## What to work on
Beneath this sentence is a set of records; write each of them out exactly.
····················
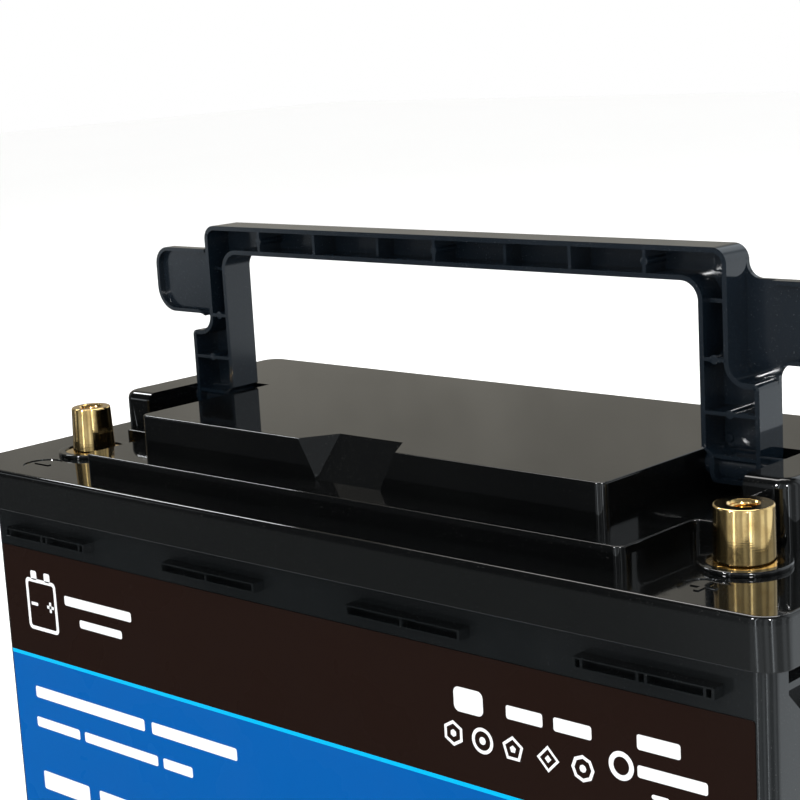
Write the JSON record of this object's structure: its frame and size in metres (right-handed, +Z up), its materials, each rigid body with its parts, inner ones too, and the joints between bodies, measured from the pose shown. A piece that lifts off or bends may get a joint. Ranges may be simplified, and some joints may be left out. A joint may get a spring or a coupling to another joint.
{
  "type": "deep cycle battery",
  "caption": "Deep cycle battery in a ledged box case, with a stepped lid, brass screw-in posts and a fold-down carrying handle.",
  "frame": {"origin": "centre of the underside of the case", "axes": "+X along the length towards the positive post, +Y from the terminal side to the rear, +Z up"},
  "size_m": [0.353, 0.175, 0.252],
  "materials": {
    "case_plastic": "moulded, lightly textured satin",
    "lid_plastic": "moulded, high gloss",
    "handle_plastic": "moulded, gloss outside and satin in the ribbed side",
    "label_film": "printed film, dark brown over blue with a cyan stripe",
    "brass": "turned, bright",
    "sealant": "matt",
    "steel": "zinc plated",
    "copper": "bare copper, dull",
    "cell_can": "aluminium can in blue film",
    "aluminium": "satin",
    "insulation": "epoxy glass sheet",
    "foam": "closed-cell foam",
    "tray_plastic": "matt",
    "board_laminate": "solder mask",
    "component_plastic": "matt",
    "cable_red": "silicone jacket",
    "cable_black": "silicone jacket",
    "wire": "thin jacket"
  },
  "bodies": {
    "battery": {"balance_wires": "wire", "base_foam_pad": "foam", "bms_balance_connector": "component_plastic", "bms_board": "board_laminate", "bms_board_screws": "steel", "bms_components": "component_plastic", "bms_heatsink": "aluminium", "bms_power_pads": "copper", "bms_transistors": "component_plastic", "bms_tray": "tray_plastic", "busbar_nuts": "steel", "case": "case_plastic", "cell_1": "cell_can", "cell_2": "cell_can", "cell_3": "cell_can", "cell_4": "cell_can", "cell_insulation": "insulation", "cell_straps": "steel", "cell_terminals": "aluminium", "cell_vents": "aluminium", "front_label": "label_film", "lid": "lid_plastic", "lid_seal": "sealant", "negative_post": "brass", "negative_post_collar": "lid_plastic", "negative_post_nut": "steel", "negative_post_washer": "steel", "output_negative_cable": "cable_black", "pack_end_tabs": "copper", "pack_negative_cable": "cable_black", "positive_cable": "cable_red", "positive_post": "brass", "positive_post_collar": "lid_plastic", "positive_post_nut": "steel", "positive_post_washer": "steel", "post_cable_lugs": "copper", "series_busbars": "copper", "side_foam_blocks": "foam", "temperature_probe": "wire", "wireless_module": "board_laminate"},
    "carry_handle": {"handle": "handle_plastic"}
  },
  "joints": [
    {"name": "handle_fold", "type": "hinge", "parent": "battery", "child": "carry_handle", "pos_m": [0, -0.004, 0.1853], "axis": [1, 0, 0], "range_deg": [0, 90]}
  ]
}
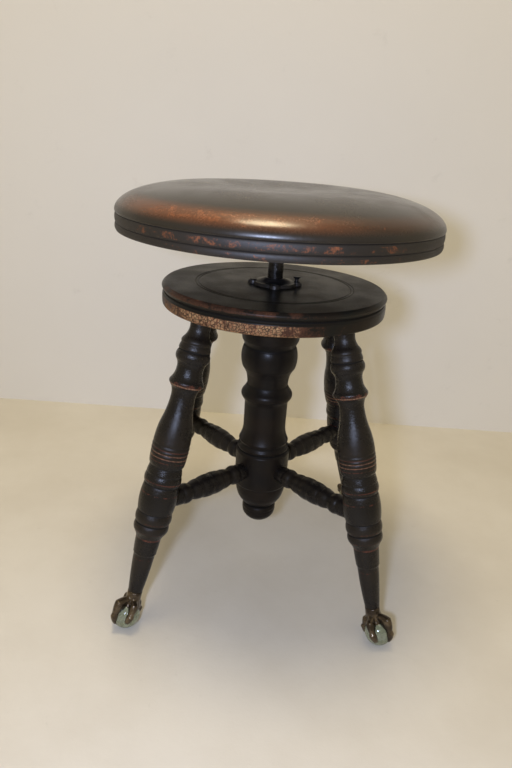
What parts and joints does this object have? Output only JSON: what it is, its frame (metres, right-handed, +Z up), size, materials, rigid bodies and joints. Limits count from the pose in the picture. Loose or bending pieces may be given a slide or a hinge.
····················
## Exercise result
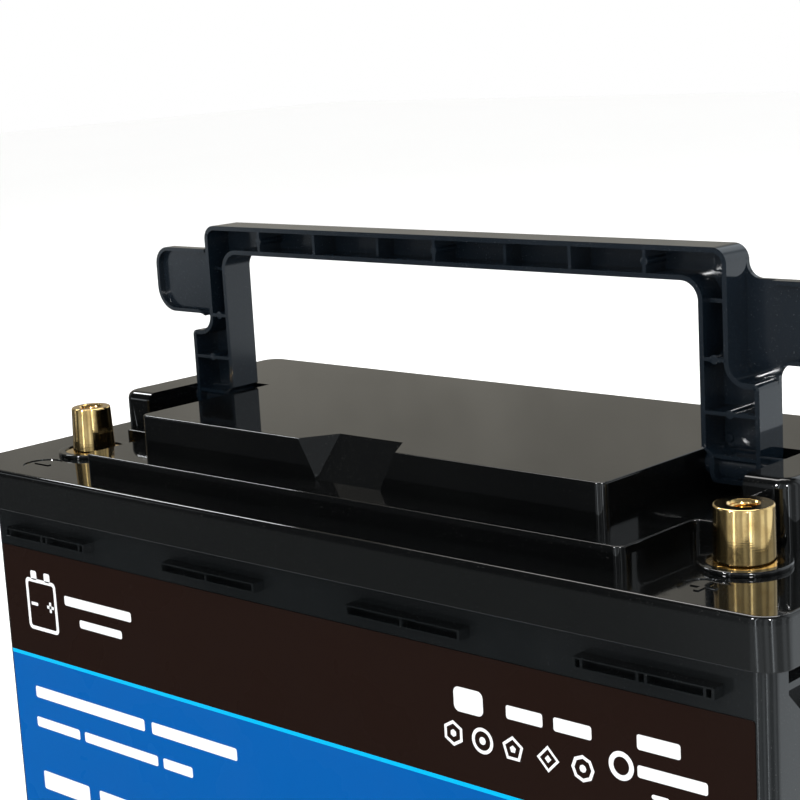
Write the JSON record of this object's structure: its frame and size in metres (right-handed, +Z up), its materials, each rigid body with its parts, inner ones too, and the joints between bodies, measured from the pose shown. A piece that lifts off or bends may get a joint. Ranges may be simplified, and some joints may be left out. A joint may get a spring or a coupling to another joint.
{
  "type": "deep cycle battery",
  "caption": "Deep cycle battery in a ledged box case, with a stepped lid, brass screw-in posts and a fold-down carrying handle.",
  "frame": {"origin": "centre of the underside of the case", "axes": "+X along the length towards the positive post, +Y from the terminal side to the rear, +Z up"},
  "size_m": [0.353, 0.175, 0.252],
  "materials": {
    "case_plastic": "moulded, lightly textured satin",
    "lid_plastic": "moulded, high gloss",
    "handle_plastic": "moulded, gloss outside and satin in the ribbed side",
    "label_film": "printed film, dark brown over blue with a cyan stripe",
    "brass": "turned, bright",
    "sealant": "matt",
    "steel": "zinc plated",
    "copper": "bare copper, dull",
    "cell_can": "aluminium can in blue film",
    "aluminium": "satin",
    "insulation": "epoxy glass sheet",
    "foam": "closed-cell foam",
    "tray_plastic": "matt",
    "board_laminate": "solder mask",
    "component_plastic": "matt",
    "cable_red": "silicone jacket",
    "cable_black": "silicone jacket",
    "wire": "thin jacket"
  },
  "bodies": {
    "battery": {"balance_wires": "wire", "base_foam_pad": "foam", "bms_balance_connector": "component_plastic", "bms_board": "board_laminate", "bms_board_screws": "steel", "bms_components": "component_plastic", "bms_heatsink": "aluminium", "bms_power_pads": "copper", "bms_transistors": "component_plastic", "bms_tray": "tray_plastic", "busbar_nuts": "steel", "case": "case_plastic", "cell_1": "cell_can", "cell_2": "cell_can", "cell_3": "cell_can", "cell_4": "cell_can", "cell_insulation": "insulation", "cell_straps": "steel", "cell_terminals": "aluminium", "cell_vents": "aluminium", "front_label": "label_film", "lid": "lid_plastic", "lid_seal": "sealant", "negative_post": "brass", "negative_post_collar": "lid_plastic", "negative_post_nut": "steel", "negative_post_washer": "steel", "output_negative_cable": "cable_black", "pack_end_tabs": "copper", "pack_negative_cable": "cable_black", "positive_cable": "cable_red", "positive_post": "brass", "positive_post_collar": "lid_plastic", "positive_post_nut": "steel", "positive_post_washer": "steel", "post_cable_lugs": "copper", "series_busbars": "copper", "side_foam_blocks": "foam", "temperature_probe": "wire", "wireless_module": "board_laminate"},
    "carry_handle": {"handle": "handle_plastic"}
  },
  "joints": [
    {"name": "handle_fold", "type": "hinge", "parent": "battery", "child": "carry_handle", "pos_m": [0, -0.004, 0.1853], "axis": [1, 0, 0], "range_deg": [0, 90]}
  ]
}
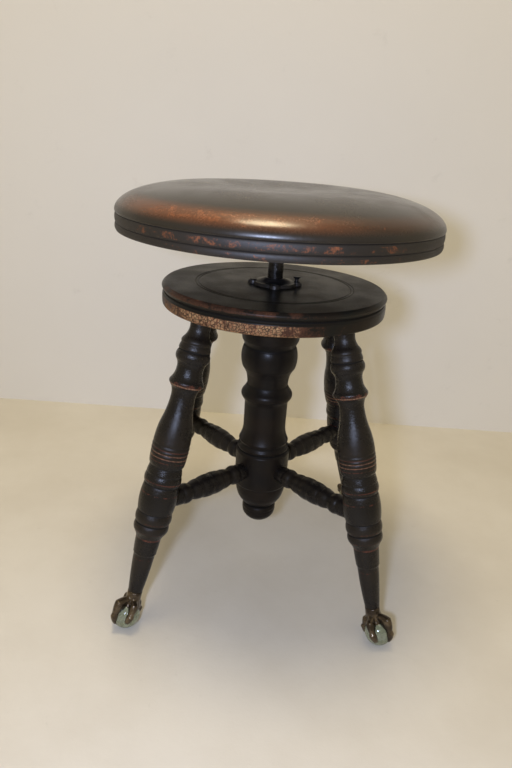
What parts and joints does this object have? Output only JSON: what it is, its frame (metres, right-handed, +Z up), size, materials, rigid bodies and joints. Limits count from the pose in the picture. Loose or bending pieces may be given a slide or a hinge.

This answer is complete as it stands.